◆ Exercise requirements
In the listing below, locate the lines that hold "stands" and copy them.

CAD and scene scripts

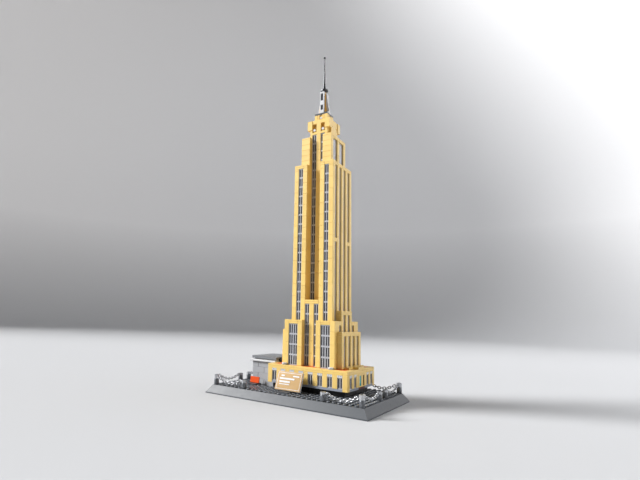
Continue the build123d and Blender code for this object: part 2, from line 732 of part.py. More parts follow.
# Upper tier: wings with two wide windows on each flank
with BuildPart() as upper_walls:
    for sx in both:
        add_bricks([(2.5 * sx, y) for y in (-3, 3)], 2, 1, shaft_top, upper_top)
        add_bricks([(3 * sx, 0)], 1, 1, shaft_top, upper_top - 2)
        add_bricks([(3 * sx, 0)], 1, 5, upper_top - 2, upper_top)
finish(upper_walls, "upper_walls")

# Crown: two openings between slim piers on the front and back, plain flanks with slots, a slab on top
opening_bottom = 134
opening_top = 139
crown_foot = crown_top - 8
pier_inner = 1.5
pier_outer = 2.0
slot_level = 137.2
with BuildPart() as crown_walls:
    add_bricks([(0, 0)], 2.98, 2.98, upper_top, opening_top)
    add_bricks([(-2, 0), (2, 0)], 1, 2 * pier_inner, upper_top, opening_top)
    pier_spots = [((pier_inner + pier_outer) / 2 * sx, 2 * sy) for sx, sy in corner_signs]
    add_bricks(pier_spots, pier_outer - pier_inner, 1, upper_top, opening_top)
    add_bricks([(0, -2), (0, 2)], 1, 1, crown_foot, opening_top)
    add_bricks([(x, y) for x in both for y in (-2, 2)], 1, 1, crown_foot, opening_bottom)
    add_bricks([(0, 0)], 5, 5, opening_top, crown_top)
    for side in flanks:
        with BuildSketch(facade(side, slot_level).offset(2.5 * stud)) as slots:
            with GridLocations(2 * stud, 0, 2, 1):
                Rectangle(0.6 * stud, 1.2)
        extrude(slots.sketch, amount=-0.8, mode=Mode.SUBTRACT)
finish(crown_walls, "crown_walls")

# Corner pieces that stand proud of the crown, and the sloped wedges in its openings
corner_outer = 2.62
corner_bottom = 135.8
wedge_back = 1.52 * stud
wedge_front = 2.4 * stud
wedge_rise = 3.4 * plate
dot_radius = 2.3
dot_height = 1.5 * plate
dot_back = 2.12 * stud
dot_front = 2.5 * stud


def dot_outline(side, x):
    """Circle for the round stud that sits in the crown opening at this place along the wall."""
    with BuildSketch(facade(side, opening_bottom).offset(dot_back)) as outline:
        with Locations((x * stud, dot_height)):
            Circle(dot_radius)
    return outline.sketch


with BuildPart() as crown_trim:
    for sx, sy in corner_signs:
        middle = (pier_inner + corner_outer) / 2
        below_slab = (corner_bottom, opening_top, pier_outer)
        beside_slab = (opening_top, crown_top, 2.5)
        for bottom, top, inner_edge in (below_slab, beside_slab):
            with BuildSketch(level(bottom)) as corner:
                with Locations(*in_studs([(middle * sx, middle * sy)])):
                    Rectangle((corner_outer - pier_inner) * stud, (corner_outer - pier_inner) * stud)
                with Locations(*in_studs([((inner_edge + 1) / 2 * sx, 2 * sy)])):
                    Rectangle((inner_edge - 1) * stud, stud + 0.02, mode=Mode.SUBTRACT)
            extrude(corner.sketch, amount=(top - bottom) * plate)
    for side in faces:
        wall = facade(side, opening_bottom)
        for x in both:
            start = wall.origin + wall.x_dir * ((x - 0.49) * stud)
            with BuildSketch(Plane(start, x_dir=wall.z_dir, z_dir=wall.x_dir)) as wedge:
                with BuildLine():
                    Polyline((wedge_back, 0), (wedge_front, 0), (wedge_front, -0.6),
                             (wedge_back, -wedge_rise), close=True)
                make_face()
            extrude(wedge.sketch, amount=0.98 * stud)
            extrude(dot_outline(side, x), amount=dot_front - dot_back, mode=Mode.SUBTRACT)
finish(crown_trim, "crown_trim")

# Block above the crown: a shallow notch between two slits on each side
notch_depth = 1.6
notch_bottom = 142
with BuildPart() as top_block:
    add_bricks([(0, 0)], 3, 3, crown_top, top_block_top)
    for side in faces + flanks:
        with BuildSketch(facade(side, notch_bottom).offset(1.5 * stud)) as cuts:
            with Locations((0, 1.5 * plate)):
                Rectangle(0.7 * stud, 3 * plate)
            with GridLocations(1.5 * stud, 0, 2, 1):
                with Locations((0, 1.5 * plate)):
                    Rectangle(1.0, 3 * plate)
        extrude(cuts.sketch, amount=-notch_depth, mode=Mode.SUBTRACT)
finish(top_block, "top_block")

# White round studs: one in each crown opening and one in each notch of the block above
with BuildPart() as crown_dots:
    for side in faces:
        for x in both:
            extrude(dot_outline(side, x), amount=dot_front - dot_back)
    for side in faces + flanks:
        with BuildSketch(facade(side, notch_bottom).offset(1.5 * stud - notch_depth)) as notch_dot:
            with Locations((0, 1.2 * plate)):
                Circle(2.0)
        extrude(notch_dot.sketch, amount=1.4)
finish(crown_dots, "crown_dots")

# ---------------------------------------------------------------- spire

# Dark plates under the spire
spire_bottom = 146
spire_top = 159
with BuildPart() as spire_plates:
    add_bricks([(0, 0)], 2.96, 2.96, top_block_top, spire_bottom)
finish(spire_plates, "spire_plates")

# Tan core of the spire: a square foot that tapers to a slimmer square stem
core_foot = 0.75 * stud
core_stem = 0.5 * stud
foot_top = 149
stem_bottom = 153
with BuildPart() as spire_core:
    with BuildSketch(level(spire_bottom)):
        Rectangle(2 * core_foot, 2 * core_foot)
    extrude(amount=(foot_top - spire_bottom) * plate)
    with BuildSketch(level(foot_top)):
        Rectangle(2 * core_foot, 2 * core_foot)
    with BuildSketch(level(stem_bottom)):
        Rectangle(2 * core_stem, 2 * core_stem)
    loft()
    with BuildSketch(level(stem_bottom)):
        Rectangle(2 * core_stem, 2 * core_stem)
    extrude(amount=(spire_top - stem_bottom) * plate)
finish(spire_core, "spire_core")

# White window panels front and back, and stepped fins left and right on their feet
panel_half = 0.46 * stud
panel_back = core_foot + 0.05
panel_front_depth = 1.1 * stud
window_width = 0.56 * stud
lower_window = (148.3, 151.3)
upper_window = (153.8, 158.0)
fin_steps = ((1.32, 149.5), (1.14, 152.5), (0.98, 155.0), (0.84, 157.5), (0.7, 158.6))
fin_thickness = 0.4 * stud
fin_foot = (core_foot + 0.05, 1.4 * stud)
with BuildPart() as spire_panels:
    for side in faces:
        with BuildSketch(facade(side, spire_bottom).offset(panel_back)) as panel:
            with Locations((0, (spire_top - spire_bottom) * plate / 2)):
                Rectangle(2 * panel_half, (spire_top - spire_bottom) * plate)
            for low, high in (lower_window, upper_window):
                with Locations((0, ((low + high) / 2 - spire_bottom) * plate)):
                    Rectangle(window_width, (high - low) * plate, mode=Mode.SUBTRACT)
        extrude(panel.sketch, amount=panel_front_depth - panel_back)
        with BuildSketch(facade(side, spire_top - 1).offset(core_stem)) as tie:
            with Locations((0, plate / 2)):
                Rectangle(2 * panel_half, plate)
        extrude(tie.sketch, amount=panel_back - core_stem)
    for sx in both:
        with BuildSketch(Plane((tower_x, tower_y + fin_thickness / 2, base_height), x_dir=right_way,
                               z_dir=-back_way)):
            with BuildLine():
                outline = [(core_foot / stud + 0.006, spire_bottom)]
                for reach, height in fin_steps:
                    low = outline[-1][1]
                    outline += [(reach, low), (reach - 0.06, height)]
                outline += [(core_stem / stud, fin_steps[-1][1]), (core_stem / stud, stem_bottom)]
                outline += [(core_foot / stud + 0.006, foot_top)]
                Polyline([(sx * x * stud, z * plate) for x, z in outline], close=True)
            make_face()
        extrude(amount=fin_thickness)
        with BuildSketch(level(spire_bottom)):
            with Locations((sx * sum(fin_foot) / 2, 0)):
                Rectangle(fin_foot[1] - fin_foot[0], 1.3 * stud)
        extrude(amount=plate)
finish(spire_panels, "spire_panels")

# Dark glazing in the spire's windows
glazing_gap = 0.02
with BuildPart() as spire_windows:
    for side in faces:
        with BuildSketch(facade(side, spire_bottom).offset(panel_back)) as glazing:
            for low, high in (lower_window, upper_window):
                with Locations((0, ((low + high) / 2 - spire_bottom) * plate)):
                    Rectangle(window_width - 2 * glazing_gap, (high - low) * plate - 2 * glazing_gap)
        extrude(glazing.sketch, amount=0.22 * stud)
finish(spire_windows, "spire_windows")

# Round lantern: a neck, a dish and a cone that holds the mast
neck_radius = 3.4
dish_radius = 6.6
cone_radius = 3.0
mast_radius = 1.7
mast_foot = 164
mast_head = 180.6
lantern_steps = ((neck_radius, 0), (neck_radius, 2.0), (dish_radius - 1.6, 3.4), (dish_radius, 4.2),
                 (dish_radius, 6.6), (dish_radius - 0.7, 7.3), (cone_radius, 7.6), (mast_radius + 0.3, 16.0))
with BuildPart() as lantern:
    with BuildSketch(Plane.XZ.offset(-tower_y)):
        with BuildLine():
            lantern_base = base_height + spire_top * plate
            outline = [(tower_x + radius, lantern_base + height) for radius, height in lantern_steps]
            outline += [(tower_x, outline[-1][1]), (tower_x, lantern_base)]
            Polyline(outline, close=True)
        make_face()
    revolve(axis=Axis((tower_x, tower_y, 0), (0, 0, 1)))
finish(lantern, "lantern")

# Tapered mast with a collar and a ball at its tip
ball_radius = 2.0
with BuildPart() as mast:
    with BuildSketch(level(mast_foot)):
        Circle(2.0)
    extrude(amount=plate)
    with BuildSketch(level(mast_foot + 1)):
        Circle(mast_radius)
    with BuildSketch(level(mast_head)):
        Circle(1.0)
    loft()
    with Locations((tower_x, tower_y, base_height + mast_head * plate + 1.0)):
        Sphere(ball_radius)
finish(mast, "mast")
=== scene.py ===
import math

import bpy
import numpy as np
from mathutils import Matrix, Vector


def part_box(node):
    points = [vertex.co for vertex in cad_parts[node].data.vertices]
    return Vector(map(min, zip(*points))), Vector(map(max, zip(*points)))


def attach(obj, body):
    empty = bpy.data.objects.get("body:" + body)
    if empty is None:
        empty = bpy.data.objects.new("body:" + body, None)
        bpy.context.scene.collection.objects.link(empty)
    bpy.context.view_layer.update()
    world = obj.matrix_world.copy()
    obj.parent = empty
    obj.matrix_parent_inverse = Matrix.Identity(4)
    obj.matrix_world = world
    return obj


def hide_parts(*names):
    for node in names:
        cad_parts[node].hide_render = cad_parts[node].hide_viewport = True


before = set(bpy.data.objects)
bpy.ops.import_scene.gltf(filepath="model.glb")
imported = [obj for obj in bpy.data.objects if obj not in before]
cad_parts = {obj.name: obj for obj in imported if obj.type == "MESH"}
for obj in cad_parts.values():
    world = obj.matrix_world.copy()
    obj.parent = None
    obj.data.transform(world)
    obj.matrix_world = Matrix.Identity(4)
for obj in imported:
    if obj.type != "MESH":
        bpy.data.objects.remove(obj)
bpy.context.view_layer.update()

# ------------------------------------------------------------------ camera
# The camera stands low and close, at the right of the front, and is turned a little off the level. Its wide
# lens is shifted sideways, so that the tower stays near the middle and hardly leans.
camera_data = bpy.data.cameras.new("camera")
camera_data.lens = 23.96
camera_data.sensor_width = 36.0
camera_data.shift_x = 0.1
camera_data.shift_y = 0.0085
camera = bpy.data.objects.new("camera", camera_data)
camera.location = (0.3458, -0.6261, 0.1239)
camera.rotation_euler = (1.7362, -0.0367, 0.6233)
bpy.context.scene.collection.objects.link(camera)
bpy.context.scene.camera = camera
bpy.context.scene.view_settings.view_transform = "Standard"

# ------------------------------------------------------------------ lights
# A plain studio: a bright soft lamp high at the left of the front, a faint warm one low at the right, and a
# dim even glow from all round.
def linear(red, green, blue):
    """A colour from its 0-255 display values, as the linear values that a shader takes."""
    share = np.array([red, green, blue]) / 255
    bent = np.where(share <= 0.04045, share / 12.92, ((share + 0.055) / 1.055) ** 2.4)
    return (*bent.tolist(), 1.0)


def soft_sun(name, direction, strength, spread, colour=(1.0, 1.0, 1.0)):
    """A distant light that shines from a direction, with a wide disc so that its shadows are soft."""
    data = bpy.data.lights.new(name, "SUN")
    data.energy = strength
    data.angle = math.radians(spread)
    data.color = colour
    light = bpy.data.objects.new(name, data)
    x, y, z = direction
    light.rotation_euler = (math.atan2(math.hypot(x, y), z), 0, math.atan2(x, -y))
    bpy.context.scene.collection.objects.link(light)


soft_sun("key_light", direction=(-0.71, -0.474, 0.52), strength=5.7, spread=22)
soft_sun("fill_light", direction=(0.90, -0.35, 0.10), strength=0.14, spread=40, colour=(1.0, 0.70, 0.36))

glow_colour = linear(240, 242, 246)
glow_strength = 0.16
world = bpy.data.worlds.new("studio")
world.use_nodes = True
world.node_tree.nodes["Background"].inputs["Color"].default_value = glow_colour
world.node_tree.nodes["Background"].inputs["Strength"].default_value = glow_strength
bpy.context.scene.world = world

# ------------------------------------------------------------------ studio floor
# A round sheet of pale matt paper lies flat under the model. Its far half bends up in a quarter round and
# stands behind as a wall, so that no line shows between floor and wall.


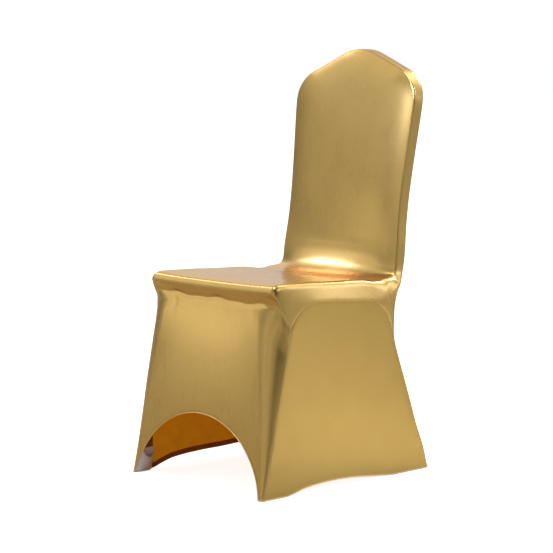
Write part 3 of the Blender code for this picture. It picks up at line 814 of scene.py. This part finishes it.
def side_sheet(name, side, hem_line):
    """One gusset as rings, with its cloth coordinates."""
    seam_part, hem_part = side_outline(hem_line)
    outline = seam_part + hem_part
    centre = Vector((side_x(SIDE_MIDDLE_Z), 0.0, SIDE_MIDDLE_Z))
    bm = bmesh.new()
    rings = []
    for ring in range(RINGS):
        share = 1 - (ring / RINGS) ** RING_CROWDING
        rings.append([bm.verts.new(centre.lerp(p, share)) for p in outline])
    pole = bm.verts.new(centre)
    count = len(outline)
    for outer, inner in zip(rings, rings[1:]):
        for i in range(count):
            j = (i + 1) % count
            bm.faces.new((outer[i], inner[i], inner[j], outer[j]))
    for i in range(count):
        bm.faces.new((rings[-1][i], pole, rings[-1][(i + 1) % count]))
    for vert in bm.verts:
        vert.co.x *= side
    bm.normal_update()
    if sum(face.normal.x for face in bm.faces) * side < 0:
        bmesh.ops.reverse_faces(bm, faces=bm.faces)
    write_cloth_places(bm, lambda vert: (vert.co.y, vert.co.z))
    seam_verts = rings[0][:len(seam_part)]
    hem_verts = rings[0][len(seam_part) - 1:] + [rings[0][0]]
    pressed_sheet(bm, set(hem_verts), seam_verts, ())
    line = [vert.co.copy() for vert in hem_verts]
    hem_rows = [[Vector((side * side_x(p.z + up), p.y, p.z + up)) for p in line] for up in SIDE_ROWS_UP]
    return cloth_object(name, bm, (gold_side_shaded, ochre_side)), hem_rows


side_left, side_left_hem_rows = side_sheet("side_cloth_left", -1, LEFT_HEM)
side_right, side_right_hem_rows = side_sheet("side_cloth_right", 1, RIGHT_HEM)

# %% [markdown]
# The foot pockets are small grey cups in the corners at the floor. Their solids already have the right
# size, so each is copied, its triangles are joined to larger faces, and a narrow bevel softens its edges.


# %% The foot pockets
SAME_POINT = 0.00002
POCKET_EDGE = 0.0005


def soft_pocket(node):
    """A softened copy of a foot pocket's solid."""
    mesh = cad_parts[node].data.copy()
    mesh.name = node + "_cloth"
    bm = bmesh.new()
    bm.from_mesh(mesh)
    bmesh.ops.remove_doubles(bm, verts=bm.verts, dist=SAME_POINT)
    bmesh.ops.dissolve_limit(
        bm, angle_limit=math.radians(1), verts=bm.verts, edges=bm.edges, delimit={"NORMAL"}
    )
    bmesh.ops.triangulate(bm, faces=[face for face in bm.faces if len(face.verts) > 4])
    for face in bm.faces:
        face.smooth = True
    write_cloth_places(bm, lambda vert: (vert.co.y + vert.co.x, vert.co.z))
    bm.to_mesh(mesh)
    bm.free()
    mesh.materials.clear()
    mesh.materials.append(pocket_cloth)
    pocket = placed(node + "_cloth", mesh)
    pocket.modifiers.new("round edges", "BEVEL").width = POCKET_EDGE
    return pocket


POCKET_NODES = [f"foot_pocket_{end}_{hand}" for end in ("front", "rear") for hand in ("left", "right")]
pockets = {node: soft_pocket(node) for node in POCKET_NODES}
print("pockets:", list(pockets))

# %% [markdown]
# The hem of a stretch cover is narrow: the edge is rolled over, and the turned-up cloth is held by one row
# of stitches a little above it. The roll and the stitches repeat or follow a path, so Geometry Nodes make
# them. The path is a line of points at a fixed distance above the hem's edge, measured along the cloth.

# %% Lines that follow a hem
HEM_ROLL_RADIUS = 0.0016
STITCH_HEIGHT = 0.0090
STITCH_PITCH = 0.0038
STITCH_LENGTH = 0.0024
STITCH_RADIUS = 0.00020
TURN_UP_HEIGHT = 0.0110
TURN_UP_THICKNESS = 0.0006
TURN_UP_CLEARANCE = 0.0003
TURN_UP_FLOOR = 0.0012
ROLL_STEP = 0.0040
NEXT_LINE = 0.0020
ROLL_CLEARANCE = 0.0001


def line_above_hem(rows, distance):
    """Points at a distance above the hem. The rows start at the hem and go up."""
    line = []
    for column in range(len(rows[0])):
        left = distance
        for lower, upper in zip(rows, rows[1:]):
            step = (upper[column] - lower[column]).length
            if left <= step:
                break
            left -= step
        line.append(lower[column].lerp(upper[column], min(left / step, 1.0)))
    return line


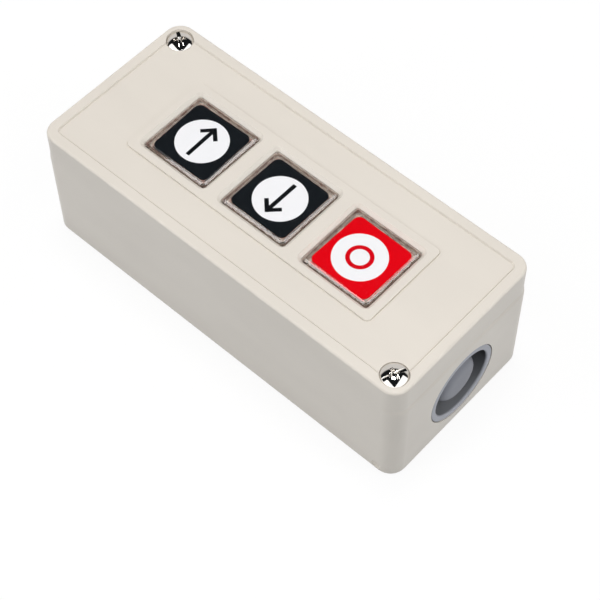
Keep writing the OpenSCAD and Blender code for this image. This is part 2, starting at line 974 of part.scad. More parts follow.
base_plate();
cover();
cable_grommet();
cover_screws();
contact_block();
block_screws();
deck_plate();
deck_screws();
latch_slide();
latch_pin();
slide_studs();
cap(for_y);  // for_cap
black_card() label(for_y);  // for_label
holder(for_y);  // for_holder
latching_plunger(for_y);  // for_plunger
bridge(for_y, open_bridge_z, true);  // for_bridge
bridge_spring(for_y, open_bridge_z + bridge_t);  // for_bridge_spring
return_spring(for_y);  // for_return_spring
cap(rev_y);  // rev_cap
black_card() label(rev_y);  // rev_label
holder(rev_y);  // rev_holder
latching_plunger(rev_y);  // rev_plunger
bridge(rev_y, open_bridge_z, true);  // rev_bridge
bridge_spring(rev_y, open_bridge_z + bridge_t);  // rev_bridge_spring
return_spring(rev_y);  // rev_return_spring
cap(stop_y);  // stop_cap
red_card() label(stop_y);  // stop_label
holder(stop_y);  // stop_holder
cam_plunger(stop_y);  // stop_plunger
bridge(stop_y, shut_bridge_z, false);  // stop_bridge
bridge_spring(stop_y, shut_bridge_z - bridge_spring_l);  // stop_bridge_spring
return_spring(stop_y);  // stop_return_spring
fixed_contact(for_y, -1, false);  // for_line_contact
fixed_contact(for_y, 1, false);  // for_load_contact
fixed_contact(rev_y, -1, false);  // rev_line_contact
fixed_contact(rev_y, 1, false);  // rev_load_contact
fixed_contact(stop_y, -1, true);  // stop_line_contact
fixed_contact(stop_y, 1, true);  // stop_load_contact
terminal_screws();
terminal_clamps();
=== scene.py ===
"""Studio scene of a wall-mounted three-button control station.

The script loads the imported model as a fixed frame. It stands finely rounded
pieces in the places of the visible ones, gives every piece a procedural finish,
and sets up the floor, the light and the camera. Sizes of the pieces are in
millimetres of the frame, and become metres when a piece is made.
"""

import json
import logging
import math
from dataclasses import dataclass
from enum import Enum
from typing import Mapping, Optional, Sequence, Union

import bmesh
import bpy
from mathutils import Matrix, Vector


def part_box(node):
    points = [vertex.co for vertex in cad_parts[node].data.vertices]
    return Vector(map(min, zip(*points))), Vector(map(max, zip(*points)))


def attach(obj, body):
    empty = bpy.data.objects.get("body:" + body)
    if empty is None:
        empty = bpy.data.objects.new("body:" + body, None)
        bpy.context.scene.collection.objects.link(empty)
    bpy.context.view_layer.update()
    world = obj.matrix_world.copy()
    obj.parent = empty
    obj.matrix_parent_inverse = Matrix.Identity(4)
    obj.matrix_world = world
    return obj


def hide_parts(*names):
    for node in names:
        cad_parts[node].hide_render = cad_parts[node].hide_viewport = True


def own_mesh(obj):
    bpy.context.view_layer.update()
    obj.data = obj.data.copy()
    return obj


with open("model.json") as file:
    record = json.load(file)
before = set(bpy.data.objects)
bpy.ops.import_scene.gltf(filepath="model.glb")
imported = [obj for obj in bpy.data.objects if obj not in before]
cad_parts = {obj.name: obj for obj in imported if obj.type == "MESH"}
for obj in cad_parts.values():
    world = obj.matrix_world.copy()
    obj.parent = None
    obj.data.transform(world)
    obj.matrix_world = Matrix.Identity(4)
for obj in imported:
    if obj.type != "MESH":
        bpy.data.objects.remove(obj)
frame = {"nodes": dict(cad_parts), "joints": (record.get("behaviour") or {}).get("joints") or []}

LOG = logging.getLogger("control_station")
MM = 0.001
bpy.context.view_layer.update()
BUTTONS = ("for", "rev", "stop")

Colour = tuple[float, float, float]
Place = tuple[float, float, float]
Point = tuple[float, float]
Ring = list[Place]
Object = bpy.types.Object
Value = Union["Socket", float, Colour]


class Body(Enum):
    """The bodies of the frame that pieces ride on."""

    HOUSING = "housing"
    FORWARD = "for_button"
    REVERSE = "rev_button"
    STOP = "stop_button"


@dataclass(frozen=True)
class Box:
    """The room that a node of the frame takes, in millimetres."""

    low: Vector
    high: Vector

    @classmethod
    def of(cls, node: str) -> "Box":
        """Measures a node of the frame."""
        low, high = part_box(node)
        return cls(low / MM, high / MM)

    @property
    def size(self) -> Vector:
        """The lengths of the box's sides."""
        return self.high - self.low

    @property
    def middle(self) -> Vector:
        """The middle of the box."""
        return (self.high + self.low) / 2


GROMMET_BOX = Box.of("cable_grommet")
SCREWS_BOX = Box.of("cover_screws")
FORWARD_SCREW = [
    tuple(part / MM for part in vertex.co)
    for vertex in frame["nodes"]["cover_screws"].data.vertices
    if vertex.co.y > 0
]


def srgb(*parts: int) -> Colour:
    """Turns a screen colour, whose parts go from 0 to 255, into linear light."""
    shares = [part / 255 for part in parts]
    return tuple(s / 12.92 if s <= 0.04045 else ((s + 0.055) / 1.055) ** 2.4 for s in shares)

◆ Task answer
# The camera stands low and close, at the right of the front, and is turned a little off the level. Its wide
# stands behind as a wall, so that no line shows between floor and wall.
The script loads the imported model as a fixed frame. It stands finely rounded